# I am so new to this...



## Ckom (Jul 2, 2012)

So... my aquatic plant journey begins. I am going to pick up some dwarf hair grass from my local pet store tomorrow. I have been reading up on dwarf hair grass, proper care, fertilization, and most importantly the safety of my fish as this new plant is added. I read online that it requires moderate to high light, full spectrum. This means to me either a) daylight or b) a full spectrum bulb. Well I have neither of these. 
Questions
1) I have a fluval chi (are links to pictures allowed?) http://pekemom.smugmug.com/Aquariums/Brooke-the-Betta/forum2/1192590367_LEy83-L.jpg 
This tank has built in LED lighting.

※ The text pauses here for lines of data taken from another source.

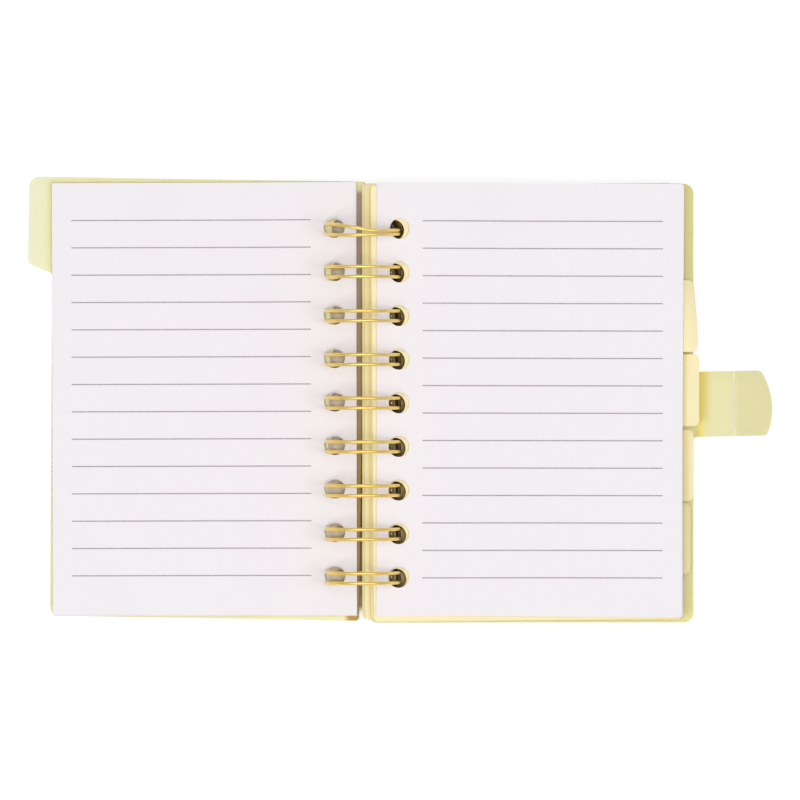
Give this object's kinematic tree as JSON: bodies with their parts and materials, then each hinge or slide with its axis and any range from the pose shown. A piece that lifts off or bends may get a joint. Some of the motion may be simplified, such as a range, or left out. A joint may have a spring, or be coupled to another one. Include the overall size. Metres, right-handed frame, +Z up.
{
  "type": "wire-bound notebook",
  "caption": "Open pocket notebook on twin-loop wire, with translucent plastic covers, ruled leaves, tabbed card dividers, an index tab and a closing strap.",
  "frame": {"origin": "centre of the open notebook's outline, at the height of the table it lies on", "axes": "+X from the front cover towards the closing strap, +Y along the loops towards the top edge of the leaves, +Z up from the table"},
  "size_m": [0.2177, 0.1304, 0.0222],
  "materials": {
    "cover_plastic": "translucent pale yellow-green film, finely matt",
    "leaf_paper": "uncoated white paper",
    "divider_card": "smooth cream card",
    "binding_wire": "polished gold-coloured coating on steel wire"
  },
  "bodies": {
    "back": {"back_cover": "cover_plastic", "wire_binding": "binding_wire", "leaves_5": "leaf_paper", "divider_4": "divider_card", "leaves_4": "leaf_paper", "divider_3": "divider_card", "leaves_3": "leaf_paper", "divider_2": "divider_card", "leaves_2": "leaf_paper", "divider_1": "divider_card", "leaves_1": "leaf_paper"},
    "front": {"front_cover": "cover_plastic", "turned_leaves": "leaf_paper"}
  },
  "joints": [
    {"name": "front_cover_turn", "type": "hinge", "parent": "back", "child": "front", "pos_m": [-0.01094, 0, 0.0111], "axis": [0, 1, 0], "range_deg": [0, 187.5]}
  ]
}
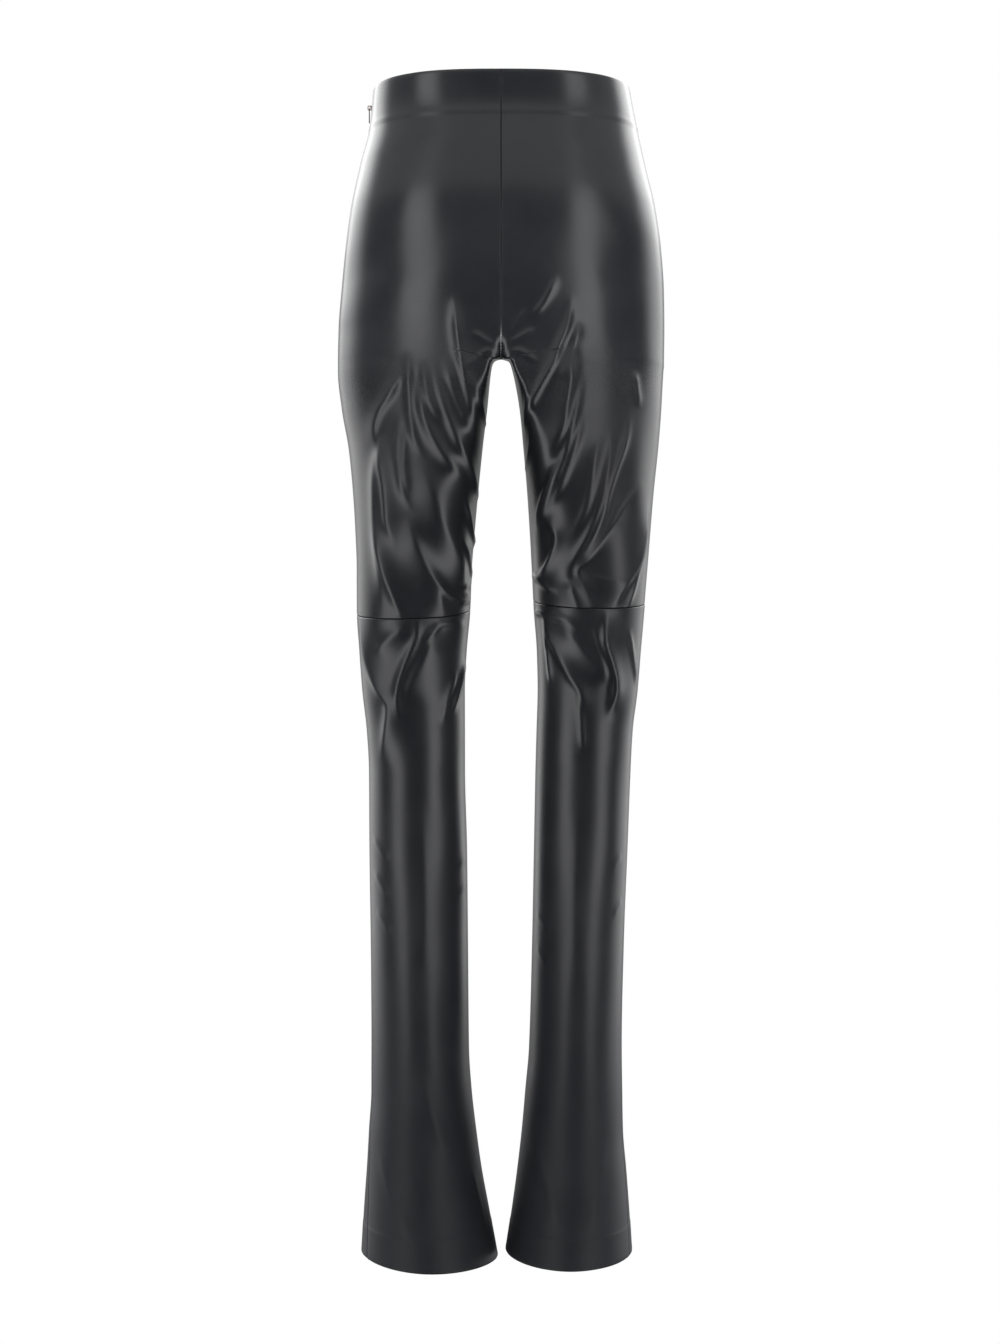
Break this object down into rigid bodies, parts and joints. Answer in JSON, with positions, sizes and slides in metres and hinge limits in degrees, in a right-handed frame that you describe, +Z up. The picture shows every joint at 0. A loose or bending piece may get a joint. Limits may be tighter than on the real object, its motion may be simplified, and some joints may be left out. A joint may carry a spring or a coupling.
{
  "type": "flared leggings",
  "caption": "High-waisted flared leggings in glossy black leather-like cloth, filled out and hollow, with knee seams, turned-up hems and a concealed side zip.",
  "frame": {"origin": "middle of the waist opening, level with its top edge, where the wearer holds the garment up", "axes": "+Z up out of the waist, -Y out of the front, -X towards the wearer's right"},
  "size_m": [0.3203, 0.2139, 1.1375],
  "materials": {
    "coated_cloth": "glossy black polyurethane-coated stretch cloth with a fine grain",
    "zip_tape": "matt black woven polyester tape",
    "zip_metal": "dark painted die-cast metal"
  },
  "bodies": {
    "garment": {"front_right_upper": "coated_cloth", "back_right_upper": "coated_cloth", "front_left_upper": "coated_cloth", "back_left_upper": "coated_cloth", "front_right_lower": "coated_cloth", "back_right_lower": "coated_cloth", "front_left_lower": "coated_cloth", "back_left_lower": "coated_cloth", "waist_facing_front": "coated_cloth", "waist_facing_back": "coated_cloth", "zip_tape_front": "zip_tape", "zip_tape_back": "zip_tape", "zip_slider": "zip_metal"},
    "pull_tab": {"zip_pull": "zip_metal"}
  },
  "joints": [
    {"name": "zip_pull_swing", "type": "hinge", "parent": "garment", "child": "pull_tab", "pos_m": [-0.129, 0, -0.012], "axis": [0, 1, 0], "range_deg": [0, 160]}
  ]
}
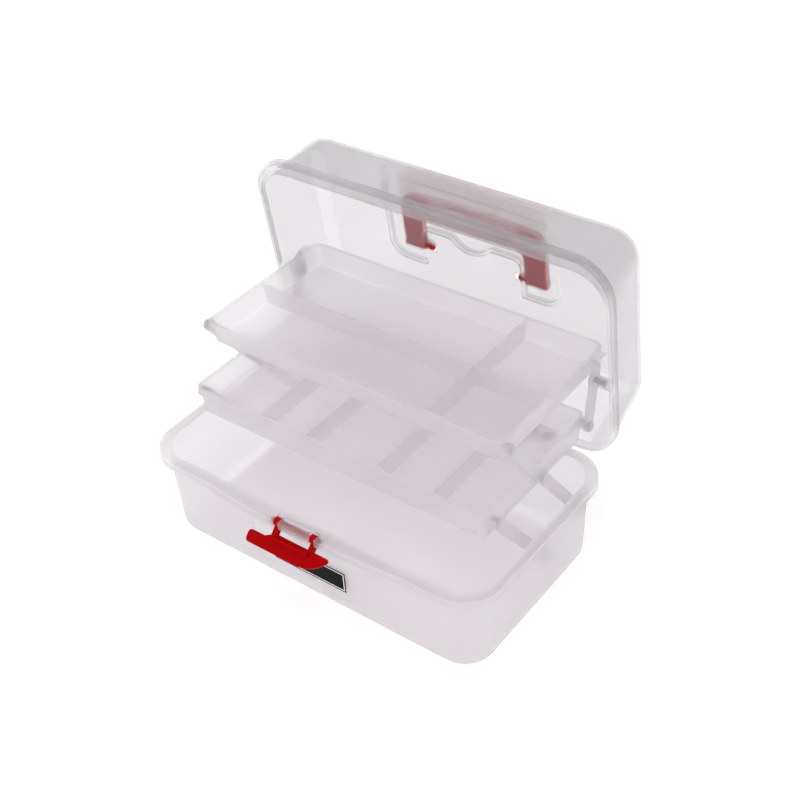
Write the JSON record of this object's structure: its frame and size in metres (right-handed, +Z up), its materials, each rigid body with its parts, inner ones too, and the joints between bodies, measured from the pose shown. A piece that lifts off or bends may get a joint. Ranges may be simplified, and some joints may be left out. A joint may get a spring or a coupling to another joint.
{
  "type": "tackle box",
  "caption": "Frosted plastic tackle box whose divided trays rise on swinging arms as the lid opens, with a folding handle and a front latch.",
  "frame": {"origin": "centre of the base's flat underside, on the table", "axes": "+X along the box's length to its right end, +Y from the latch to the lid's hinge, +Z up"},
  "size_m": [0.33, 0.2701, 0.2735],
  "materials": {
    "frosted_shell": "frosted translucent polypropylene, fine satin surface",
    "tray_plastic": "frosted translucent polypropylene, smooth satin surface",
    "arm_plastic": "natural moulded plastic, satin",
    "red_plastic": "moulded red plastic, semi-gloss",
    "pin_steel": "drawn wire, bright"
  },
  "bodies": {
    "base": {"base_tub": "frosted_shell", "hinge_pin_right": "pin_steel", "hinge_pin_left": "pin_steel", "long_arm_base_pin_right": "arm_plastic", "long_arm_base_pin_left": "arm_plastic", "short_arm_base_pin_right": "arm_plastic", "short_arm_base_pin_left": "arm_plastic"},
    "lid": {"lid": "frosted_shell", "lid_peg_right": "arm_plastic", "lid_peg_left": "arm_plastic"},
    "handle": {"handle": "red_plastic"},
    "latch": {"latch": "red_plastic"},
    "long_arms": {"long_arm_right": "arm_plastic", "long_arm_left": "arm_plastic"},
    "short_arms": {"short_arm_right": "arm_plastic", "short_arm_left": "arm_plastic"},
    "lower_tray": {"lower_tray": "tray_plastic", "long_arm_tray_pin_right": "arm_plastic", "long_arm_tray_pin_left": "arm_plastic", "short_arm_tray_pin_right": "arm_plastic", "short_arm_tray_pin_left": "arm_plastic", "link_pin_right": "arm_plastic", "link_pin_left": "arm_plastic"},
    "upper_tray": {"upper_tray": "tray_plastic", "upper_tray_pin_right": "arm_plastic", "upper_tray_pin_left": "arm_plastic"},
    "lid_links": {"lid_link_right": "arm_plastic", "lid_link_left": "arm_plastic"}
  },
  "joints": [
    {"name": "lid_hinge", "type": "hinge", "parent": "base", "child": "lid", "pos_m": [0, 0.0967, 0.08115], "axis": [1, 0, 0], "range_deg": [0, 83]},
    {"name": "handle_fold", "type": "hinge", "parent": "lid", "child": "handle", "pos_m": [0, 0.15046, 0.18447], "axis": [-1, 0, 0], "range_deg": [0, 90]},
    {"name": "latch_swing", "type": "hinge", "parent": "base", "child": "latch", "pos_m": [0, -0.0958, 0.0771], "axis": [-1, 0, 0], "range_deg": [-38, 137]},
    {"name": "long_arm_swing", "type": "hinge", "parent": "base", "child": "long_arms", "pos_m": [0, 0.0733, 0.045], "axis": [1, 0, 0], "range_deg": [0, 31.6]},
    {"name": "short_arm_swing", "type": "hinge", "parent": "base", "child": "short_arms", "pos_m": [0, 0.014, 0.045], "axis": [1, 0, 0], "range_deg": [0, 31.6]},
    {"name": "lower_tray_level", "type": "hinge", "parent": "long_arms", "child": "lower_tray", "pos_m": [0, 0.02226, 0.11297], "axis": [1, 0, 0], "range_deg": [-31.6, 0]},
    {"name": "upper_tray_level", "type": "hinge", "parent": "long_arms", "child": "upper_tray", "pos_m": [0, -0.01904, 0.16799], "axis": [1, 0, 0], "range_deg": [-31.6, 0]},
    {"name": "lid_link_swing", "type": "hinge", "parent": "lower_tray", "child": "lid_links", "pos_m": [0, 0.086, 0.11907], "axis": [1, 0, 0], "range_deg": [0, 96]}
  ],
  "couplings": [
    {"joint": "long_arm_swing", "follows": "lid_hinge", "ratio": 0.37952},
    {"joint": "short_arm_swing", "follows": "lid_hinge", "ratio": 0.37952},
    {"joint": "lower_tray_level", "follows": "lid_hinge", "ratio": -0.37952},
    {"joint": "upper_tray_level", "follows": "lid_hinge", "ratio": -0.37952},
    {"joint": "lid_link_swing", "follows": "lid_hinge", "ratio": 1.122}
  ]
}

Will this be sufficient for my hair grass? I assume no so I will continue on with the questions, if this is not the case, please inform me. I would be ecstatic. 
2) How do I supply light to a tank like this? There is no hood and no real way to mount a light. Can I set up something like a desktop lamp with a full spectrum compact fluorescent?
3) How much light does this grass need daily? I read that it is a very easy care plant and generally hardy and resilient to the mistakes that I will likely make.

If you have any care tips or ideas of how to make my tank hair grass friendly please fell free to express them  
(I dont even know if I am posting this in the right place, that is how new I am)


----------



## D9Vin (May 12, 2011)

I don't really know to much about the fluval chi's, what size and shape is it? Picture links are definitely allowed, so that would help. Desk lamp would definitely work, with a spiral cfl in it. Michael on here is really the cfl expert. I will tell you that I have had much better luck with hairgrass in a rich substrate. You might want to add some root tabs beneath them, or better yet, look in to natural planted tanks, or npt's.


----------



## Ckom (Jul 2, 2012)

The fluval chi is a 5 gallon cube. (I don't know the precise dimensions).I currently have about 3/4 of an inch of substrate. The people at my local shop recommend that I mix a little gravel in there to provide some water moment to the roots of the grass so that they will not rot. I don't know much about root tabs. What is the difference between those and liquid fertilizer? Is there a specific brand of root tabs that yuan recommend?


----------



## Michael (Jul 20, 2010)

Welcome to APC!

From what I hear from people with direct experience, the Chi does not have enough built-in lighting for plants. As I recall, there is a lot of glass on the top of the tank. You could position one or more desk lamps so that they shine through the top. Use compact spiral fluorescents in the lamps, and it is best if the CSF are mounted vertically. For this tank I would start off with 13W 6500K. You should be able to get these at any hardware store.

Light is a function of two variables: intensity and photoperiod. Using the CSF will give you enough intensity, now how long to leave them on? Most people run the lights 8 to 10 hours a day. You can increase this to 12 hours if you are not getting enough light, or decrease to 6 hours if you have algae. You can probably leave the LEDs on for 12 hours.

Do you have any substate in the tank now? Probably the best would be Eco Complete or Flourite, about an inch deep. These substrates don't have much nutrients in them, so you will need to fertilize after the plants start growing. Root tabs are good for this, just make sure they have both macronutrients (N,P,K) and micronutrients.

Is the tank in the photo yours? If so, most of your plants are actually terrestrial and will not survive underwater very long.

Small tanks are inherently less stable than larger ones. Make any changes in slow, gradual steps. And don't over-feed!

Good luck!


----------